Elizabeth Warren’s Crypto Bill Targets Financial Freedom, Not Fraud
“The bill first seeks to classify self‐hosted wallets as money service businesses,” cautions the Cato Institute’s Nicholas Anthony. “For those unfamiliar, self‐hosted wallets are merely the digital equivalent of a wallet in your pocket or purse. … Where much of the financial surveillance in the United States depends on what’s known as the third‐party doctrine, self‐hosted wallets offer individuals protection from government surveillance and censorship. Yet Senator Warren’s bill would put an end to that protection.”
The bill, says Anthony, would “classify cryptocurrency miners, validators, and network participants as money service businesses.” It “also sets its sights on cryptocurrency mixers” who “offer individuals the opportunity to enhance their privacy when using cryptocurrencies on public blockchains.”

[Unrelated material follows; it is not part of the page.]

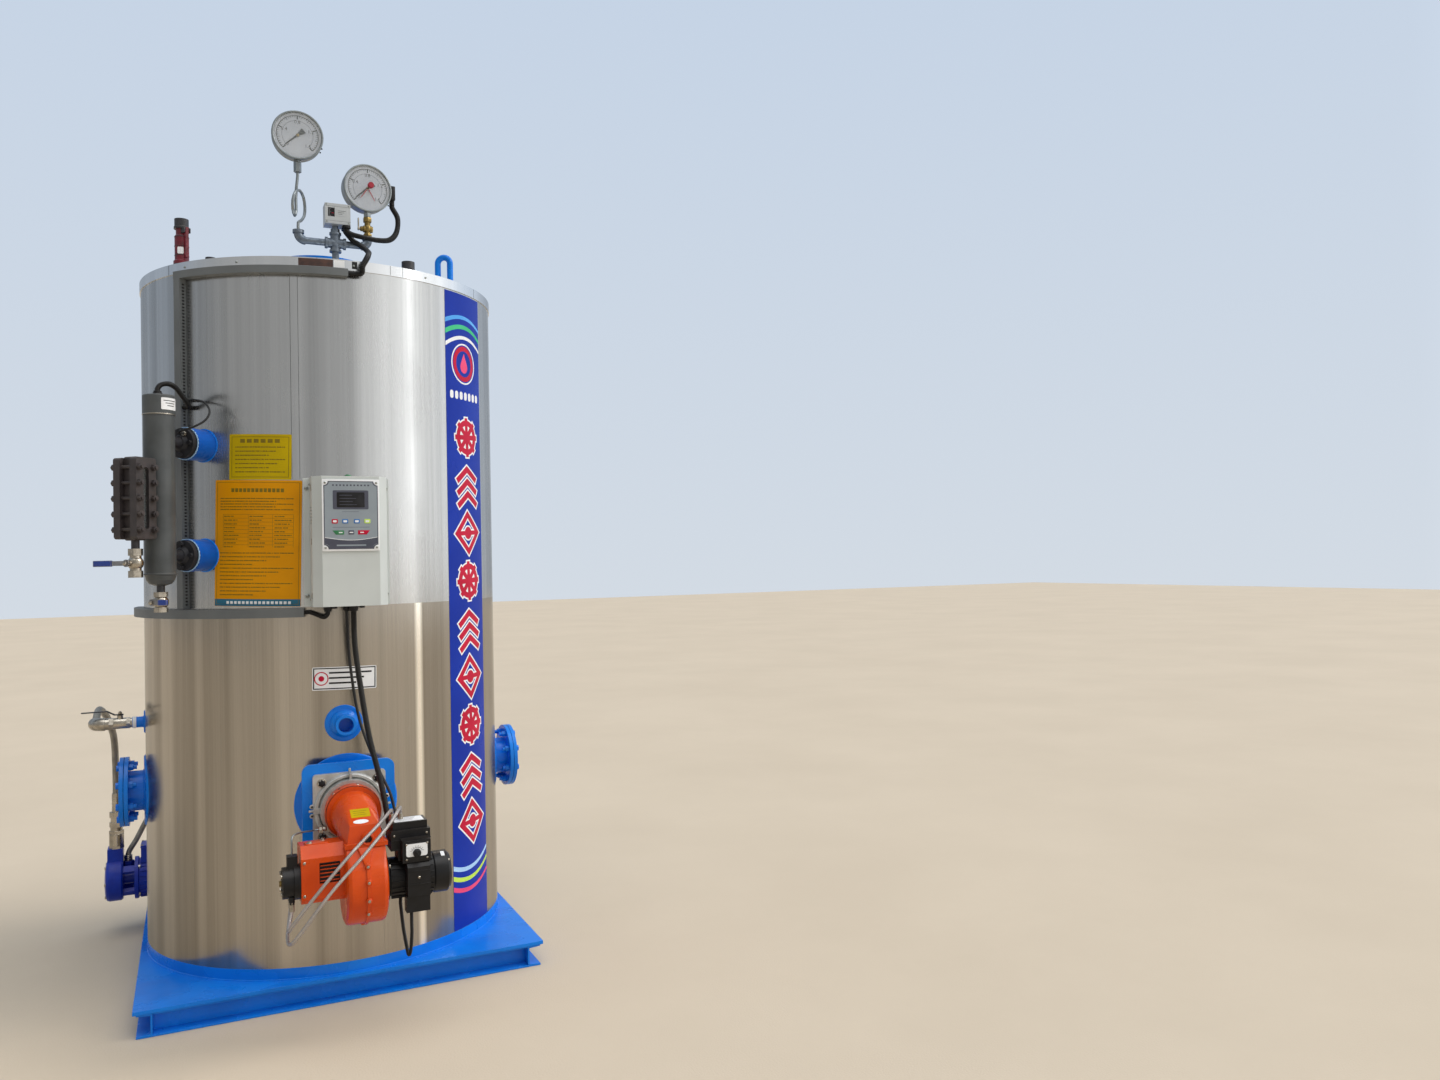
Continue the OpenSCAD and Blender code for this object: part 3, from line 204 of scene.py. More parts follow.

In fact, the bill’s language specifies that “the Secretary of the Treasury shall promulgate a rule that prohibits financial institutions from … handling, using, or transacting business with digital asset mixers, privacy coins, and other anonymity-enhancing technologies.”
According to the below article, the Digital Asset Anti-Money Laundering Act of 2022 infringes on the First Amendment, the Fair Credit Reporting Act, the California Privacy Act, US Constitution’s Privileges and Immunities Clause, the Universal Declaration of Human Rights, the International Covenant on Civil and Political Rights, the Right to Financial Privacy Act, and possibly the Fourth Amendment.
Sen. Warren’s Unconstitutional Crypto Bill
It can be suggested that Sen. Warren spends less time attempting to regulate technology that she clearly does not understand and more time learning about existing financial regulations. She would further be well advised in refraining from attempting to violate her constituents’ constitutional rights and instead put her effort toward protecting them. After all, that’s what we pay her for.